Crónica de arte bajo las balas

Los conciertos comienzan a las once de la mañana y el ballet a las cuatro de la tarde. No hay ya toque de queda, pero se pueden oír claramente tableteo de ametralladoras tras las colinas que rodean Tbilisi, y de vez en cuando, eco de morteros. La paz aparentemente estable hay que aprovecharla a marchas forzadas, y el nuevo Scherezade comenzó a producirse hace un año, a partir de una idea del empresario musical Valentín Prochinsky, que no vaciló en lanzarse a la aventura. Para los diseños se ha servido de Teimouraz Murvanidze, el más prestigioso escenógrafo del país, que ha derrochado mucho ingenio. Los ensayos se habían interrumpido por la guerra y recomenzaron a mediados de diciembre. Al estreno asistió el presidente Edvard Shevardnadze, quien declaraba en georgiano que "esta es la primera gran producción de la Georgia libre. El arte escénico no puede detenerse, y las dimensiones y calidad de este Scherezade le harán recorrer el mundo".

Roger Salas EL PAÍS  24/abril/1994.

Cuando volví esa segunda vez, ya estaba planificada para el jardín delantero del teatro la estatua de bronce a tamaño natural de George Balanchine (que era de ascendencia georgiana y en origen se apellidaba Balanchivadze), sacada de una foto característica, donde el genio del ballet del siglo XX con la mano señala la corrección de un paso, la postura ideal del pie danzante. Balanchine vino a Tbilisi en busca de sus ancestros, y aunque él y su hermano el compositor Andrei Balanchivadze habían nacido en San Petersburgo toda la sangre, así como el pan y la sal, eran en ellos georgianos. La otra sorpresa que me deparó el primer viaje de 1988 fue un breve encuentro con Andrei, que hizo que una discípula tocara un fragmento de su primer concierto para piano. Andrei murió en Tbilisi también en 1992, volvió a la tierra de los padres y del vino, esa tierra fuerte y fértil que ya la habían enseñado a amar a los niños artistas.

Todo en ese teatro es morisco, de la decoración a las cúpulas, de los pasamanos a los arcos apuntados. Pero como el fuego parece formar parte de la vida teatral, éste también se quemó una vez, en octubre de 1874, y fue, según el relato de Leila, minuciosamente reconstruido en una versión quizás menos opulenta. No quiero pensar cómo sería la otra entonces, pues aquí no falta de nada, en lo que ha llegado hasta nosotros, para representar ese lujo reverencial por la lírica y el ballet. Sobre la idea de hacer un teatro inspirado en la Alhambra de Granada y la supervivencia de los planos originales, en aquellos agitados días todo el mundo daba una versión diferente. En el siniestro de 1874 se quemó el archivo musical y al parecer, el grueso de los planos primitivos; las llamas también consumieron todos los decorados, trajes, instrumentos musicales y una para entonces muy novedosa maquinaria escénica.
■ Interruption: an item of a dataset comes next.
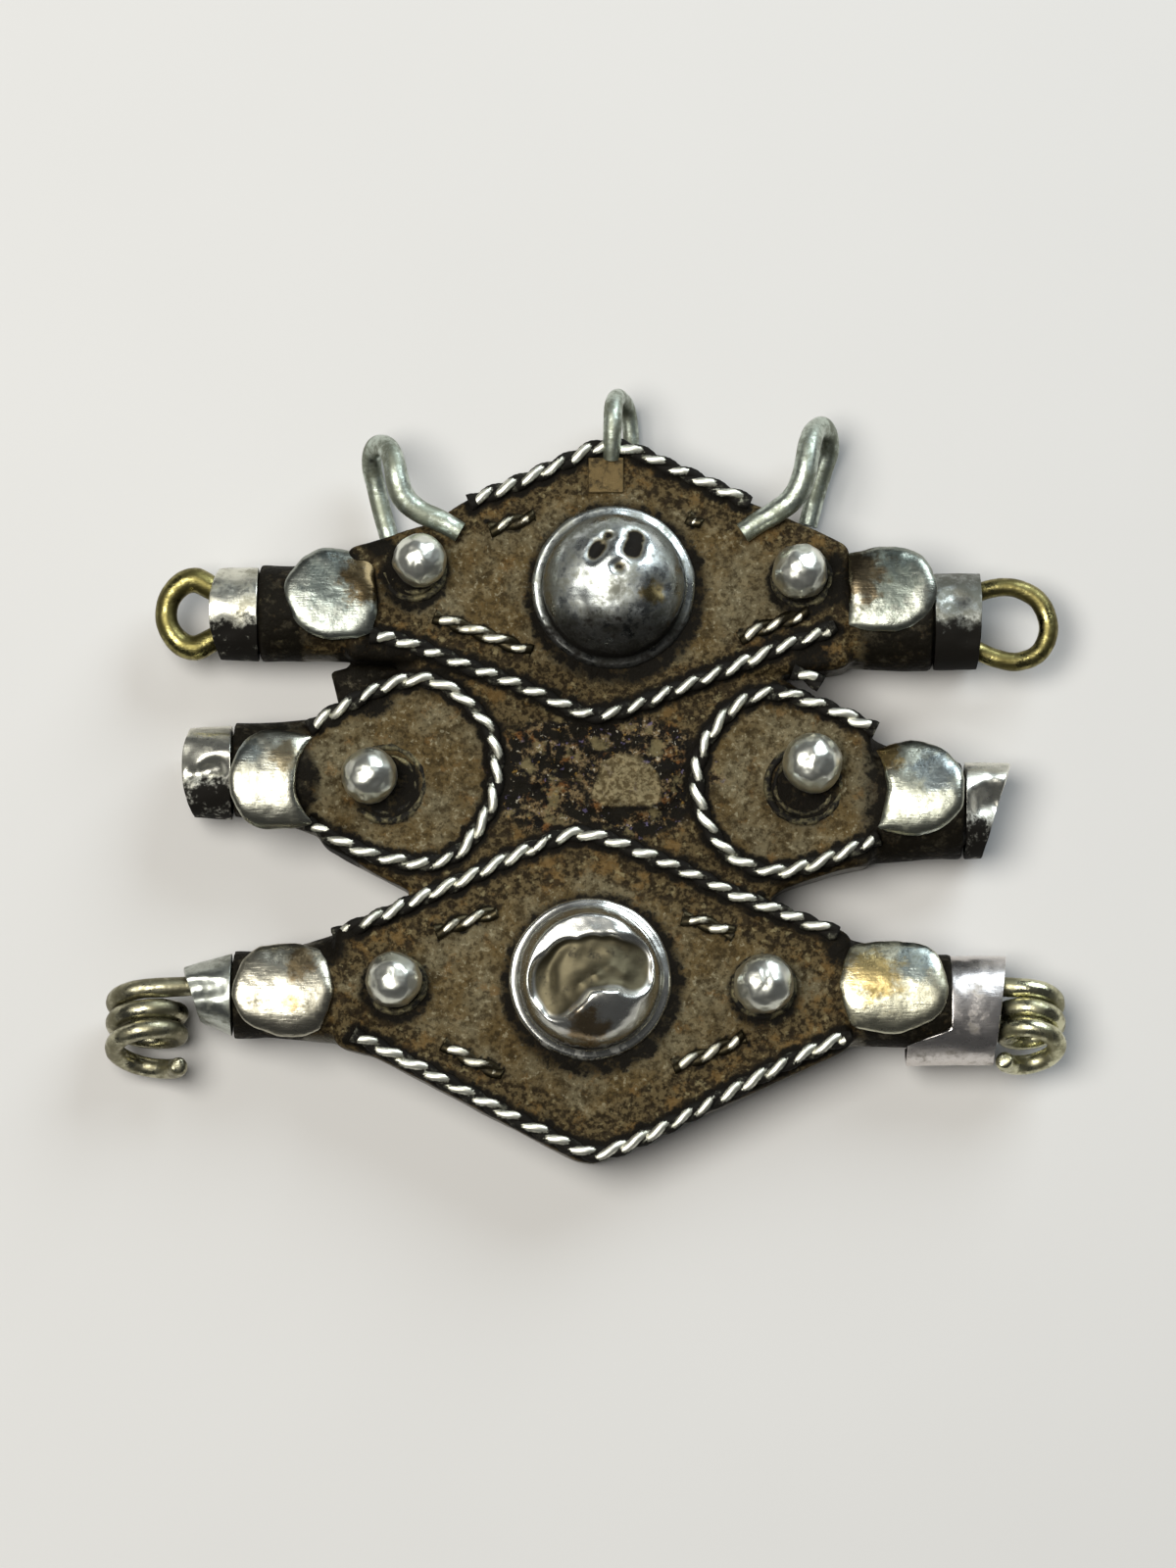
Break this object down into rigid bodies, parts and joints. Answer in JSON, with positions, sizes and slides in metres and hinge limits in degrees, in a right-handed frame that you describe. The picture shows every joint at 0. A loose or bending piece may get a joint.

Si algún edificio del mundo merecía ser apodado El Capricho ese es la Ópera de Tbilisi. En su origen están los gustos del mariscal del Cáucaso Mijail Vorontsov, que atrajo hasta Tbilisi a los artistas de los Teatros Imperiales de San Peterburgo y si se quiere, puso la primera piedra del teatro, que se inauguró por fin en 1851, un año después del Real de Madrid, una década sin par en la que se inauguraron en toda Europa más de 150 grandes teatros. Hay un relato de la época publicado en París por el cronista Edmond de Barés que decía: “La Ópera Nacional de Tbilisi posee unos interiores totalmente en estilos moriscos, y es sin dudas, una de las fábricas teatrales más elegantes, bellas y fascinantes concebidas por el hombre de hoy”. Y en el siglo XXI Tbilisi cambió; el hotel Iveria fue vestido con un traje a medida de cristal y acero y ahora luce cinco estrellas. El teatro sigue en su sitio, tan eterno como las artes que se cumplen dentro de sus paredes y no puedo olvidar a la anciana que tejía su labor en un banco junto a la estatua caída (o durmiente) de Lenin: “No se fíe, cualquier día, cojo, se levanta”.